The set_from field is used on hashing.

Couchbase:

IncomingSet:
{
    8: [10],
    9: [10],
    3: 2,
    3_0: [11],
    3_1: [12],
    7: 2,
    7_0: [11],
    7_1: [12],
    10: [11],
    11: [12]
}

RecursiveIncomingSet:
{
     8: [10, 11, 12],
     9: [10, 11, 12],
     3: [11, 12],
     7: [11, 12],
    10: [11, 12],
    11: [12]
}

OutgoingSet:
{
    10: [8, 9],
    11: [3, 7, 10],
    12: [3, 7, 11]
}

RecursiveOutgoingSet:
{
    10: [8, 9],
    11: [3, 7, 10, 8, 9],
    12: [3, 7, 11, 10, 8, 9]
}

At this point, we found a size limitation for values in Couchbase collections. Not rarely some keys in IncomingSet collection will have more than the limit of 20 MB defined by Couchbase under their values. On intend to bypass this limitation was implemented a rule to split the values into sub-keys.
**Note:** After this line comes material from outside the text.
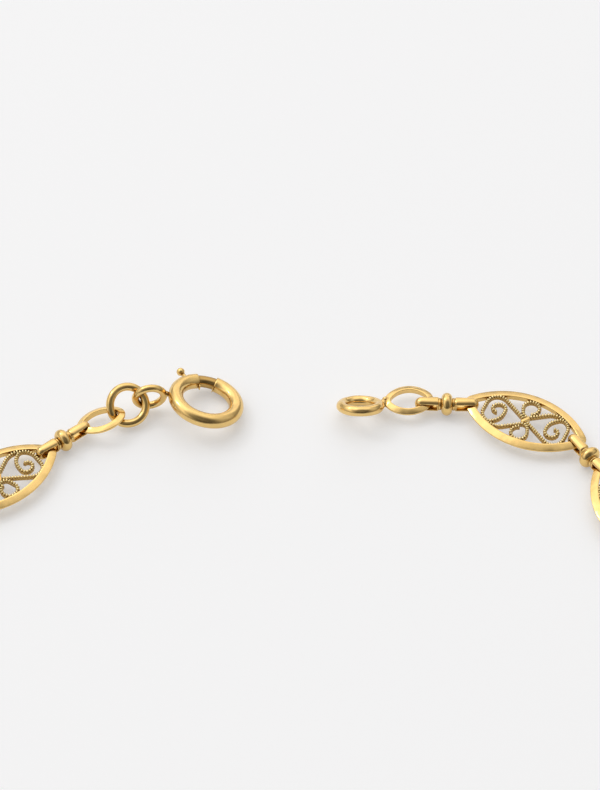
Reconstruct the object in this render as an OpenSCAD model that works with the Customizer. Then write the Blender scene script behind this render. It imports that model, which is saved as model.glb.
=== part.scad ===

For simplicity, the example uses a limit of one value for each key (the real implementation has 500,000 as max number of values). The rule defines that once time a main key have more values than the max limit defined that key will be splitted into two other sub-keys and at the time the last one created sub-key achieve the max limit for their values a new sub-key will be created. The integer number storaged at main key represents the amount of the sub-keys existents under key itself. By their turn the sub-keys has the indentifier composed by the main key plus a counter starts at zero and ends at the integer storaged under main key minus one and both are separeted by underscore (_).

IncomingSet:
{
    8: [10],
    9: [10],
    3: 2,
    3_0: [11],
    3_1: [12],
    7: 2,
    7_0: [11],
    7_1: [12],
    10: [11],
    11: [12]
}

Here is another simple example to show how we create a graph from an expression:

(
    Evaluation
        "Predicate:P1"
        (
            (Evaluation "Predicate:P2" {"Gene:G1" "Gene:G2"})
            ("Concept:CN1" "Concept:CN2")
        )
)

Datasets:

You can find all the Atomese (.scm) files from gene-level-dataset_2020-10-20 already translated to MeTTa (.metta) in the data/bio_atomsapace directory.

The translation script used is in scripts/atomese2metta.

Get it started:

Go to das/ directory to get info about how to set up the necessary environment.